Written task => Give the lines of the material verbatim, from the first line to the line with "1.3), 0.2, 0.3)", including both.

Dataset extract =>
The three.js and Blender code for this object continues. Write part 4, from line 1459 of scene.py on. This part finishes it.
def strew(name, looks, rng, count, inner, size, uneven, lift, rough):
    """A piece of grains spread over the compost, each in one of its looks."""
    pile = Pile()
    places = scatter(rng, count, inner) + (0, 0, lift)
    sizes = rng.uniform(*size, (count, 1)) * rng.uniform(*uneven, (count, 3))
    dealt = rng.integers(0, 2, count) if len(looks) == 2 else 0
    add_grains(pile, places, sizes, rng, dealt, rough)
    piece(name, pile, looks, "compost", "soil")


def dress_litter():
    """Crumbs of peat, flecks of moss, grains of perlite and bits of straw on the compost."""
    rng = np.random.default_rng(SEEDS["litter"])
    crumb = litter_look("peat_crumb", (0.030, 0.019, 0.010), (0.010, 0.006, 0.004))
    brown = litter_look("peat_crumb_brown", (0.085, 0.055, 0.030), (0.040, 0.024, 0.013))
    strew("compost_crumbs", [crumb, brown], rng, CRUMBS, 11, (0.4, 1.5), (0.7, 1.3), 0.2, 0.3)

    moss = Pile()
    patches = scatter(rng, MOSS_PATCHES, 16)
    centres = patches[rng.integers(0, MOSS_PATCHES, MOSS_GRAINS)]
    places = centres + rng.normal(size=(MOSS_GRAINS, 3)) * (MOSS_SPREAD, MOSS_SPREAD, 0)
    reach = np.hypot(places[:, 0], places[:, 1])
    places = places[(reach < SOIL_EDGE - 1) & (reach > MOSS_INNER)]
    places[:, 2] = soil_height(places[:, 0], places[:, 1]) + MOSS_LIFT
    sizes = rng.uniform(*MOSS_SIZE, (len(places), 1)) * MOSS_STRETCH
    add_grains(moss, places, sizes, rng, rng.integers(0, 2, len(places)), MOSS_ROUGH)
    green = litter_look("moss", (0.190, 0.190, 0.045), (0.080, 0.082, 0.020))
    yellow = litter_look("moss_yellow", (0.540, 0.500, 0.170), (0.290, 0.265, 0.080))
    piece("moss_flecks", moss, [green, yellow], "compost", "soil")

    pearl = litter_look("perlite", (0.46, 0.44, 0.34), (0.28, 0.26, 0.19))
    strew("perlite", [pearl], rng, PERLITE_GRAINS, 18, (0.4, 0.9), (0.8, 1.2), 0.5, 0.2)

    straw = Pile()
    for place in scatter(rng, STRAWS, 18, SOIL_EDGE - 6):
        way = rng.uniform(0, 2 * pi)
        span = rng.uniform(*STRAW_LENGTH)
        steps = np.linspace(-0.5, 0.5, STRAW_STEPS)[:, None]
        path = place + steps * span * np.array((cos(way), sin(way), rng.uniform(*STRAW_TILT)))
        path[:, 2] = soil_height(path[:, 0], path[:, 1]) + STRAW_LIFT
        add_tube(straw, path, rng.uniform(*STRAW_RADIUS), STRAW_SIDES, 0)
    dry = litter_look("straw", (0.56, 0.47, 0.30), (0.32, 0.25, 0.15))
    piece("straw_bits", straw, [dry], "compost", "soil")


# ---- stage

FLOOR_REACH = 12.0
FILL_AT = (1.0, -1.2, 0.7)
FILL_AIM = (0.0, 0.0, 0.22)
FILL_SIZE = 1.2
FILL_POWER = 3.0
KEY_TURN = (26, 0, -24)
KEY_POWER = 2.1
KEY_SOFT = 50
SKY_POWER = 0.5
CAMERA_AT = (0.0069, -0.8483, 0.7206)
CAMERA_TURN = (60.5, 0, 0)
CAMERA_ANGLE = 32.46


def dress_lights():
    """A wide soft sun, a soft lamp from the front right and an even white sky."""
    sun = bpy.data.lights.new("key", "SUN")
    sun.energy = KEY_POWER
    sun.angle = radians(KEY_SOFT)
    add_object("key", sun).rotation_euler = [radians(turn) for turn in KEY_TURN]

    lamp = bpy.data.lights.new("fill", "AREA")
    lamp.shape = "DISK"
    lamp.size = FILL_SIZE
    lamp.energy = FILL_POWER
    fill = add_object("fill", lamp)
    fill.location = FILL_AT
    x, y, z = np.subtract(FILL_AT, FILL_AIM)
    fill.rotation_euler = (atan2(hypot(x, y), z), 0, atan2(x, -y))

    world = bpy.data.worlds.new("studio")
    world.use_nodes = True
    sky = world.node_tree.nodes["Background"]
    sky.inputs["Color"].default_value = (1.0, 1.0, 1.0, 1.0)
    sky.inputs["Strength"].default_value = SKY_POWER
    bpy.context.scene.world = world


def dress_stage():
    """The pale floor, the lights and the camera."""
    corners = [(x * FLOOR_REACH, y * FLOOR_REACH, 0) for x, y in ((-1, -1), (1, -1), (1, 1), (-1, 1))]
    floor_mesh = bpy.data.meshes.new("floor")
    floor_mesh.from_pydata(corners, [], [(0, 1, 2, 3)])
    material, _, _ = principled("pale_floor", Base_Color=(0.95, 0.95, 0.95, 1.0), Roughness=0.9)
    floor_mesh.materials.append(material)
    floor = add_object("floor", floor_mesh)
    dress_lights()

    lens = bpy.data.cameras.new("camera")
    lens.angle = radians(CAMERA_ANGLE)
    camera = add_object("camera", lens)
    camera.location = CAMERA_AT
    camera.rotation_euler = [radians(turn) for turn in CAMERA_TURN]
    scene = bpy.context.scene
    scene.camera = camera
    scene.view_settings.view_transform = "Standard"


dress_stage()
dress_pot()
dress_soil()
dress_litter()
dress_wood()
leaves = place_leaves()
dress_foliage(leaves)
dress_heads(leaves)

Written solution =>
The three.js and Blender code for this object continues. Write part 4, from line 1459 of scene.py on. This part finishes it.
def strew(name, looks, rng, count, inner, size, uneven, lift, rough):
    """A piece of grains spread over the compost, each in one of its looks."""
    pile = Pile()
    places = scatter(rng, count, inner) + (0, 0, lift)
    sizes = rng.uniform(*size, (count, 1)) * rng.uniform(*uneven, (count, 3))
    dealt = rng.integers(0, 2, count) if len(looks) == 2 else 0
    add_grains(pile, places, sizes, rng, dealt, rough)
    piece(name, pile, looks, "compost", "soil")


def dress_litter():
    """Crumbs of peat, flecks of moss, grains of perlite and bits of straw on the compost."""
    rng = np.random.default_rng(SEEDS["litter"])
    crumb = litter_look("peat_crumb", (0.030, 0.019, 0.010), (0.010, 0.006, 0.004))
    brown = litter_look("peat_crumb_brown", (0.085, 0.055, 0.030), (0.040, 0.024, 0.013))
    strew("compost_crumbs", [crumb, brown], rng, CRUMBS, 11, (0.4, 1.5), (0.7, 1.3), 0.2, 0.3)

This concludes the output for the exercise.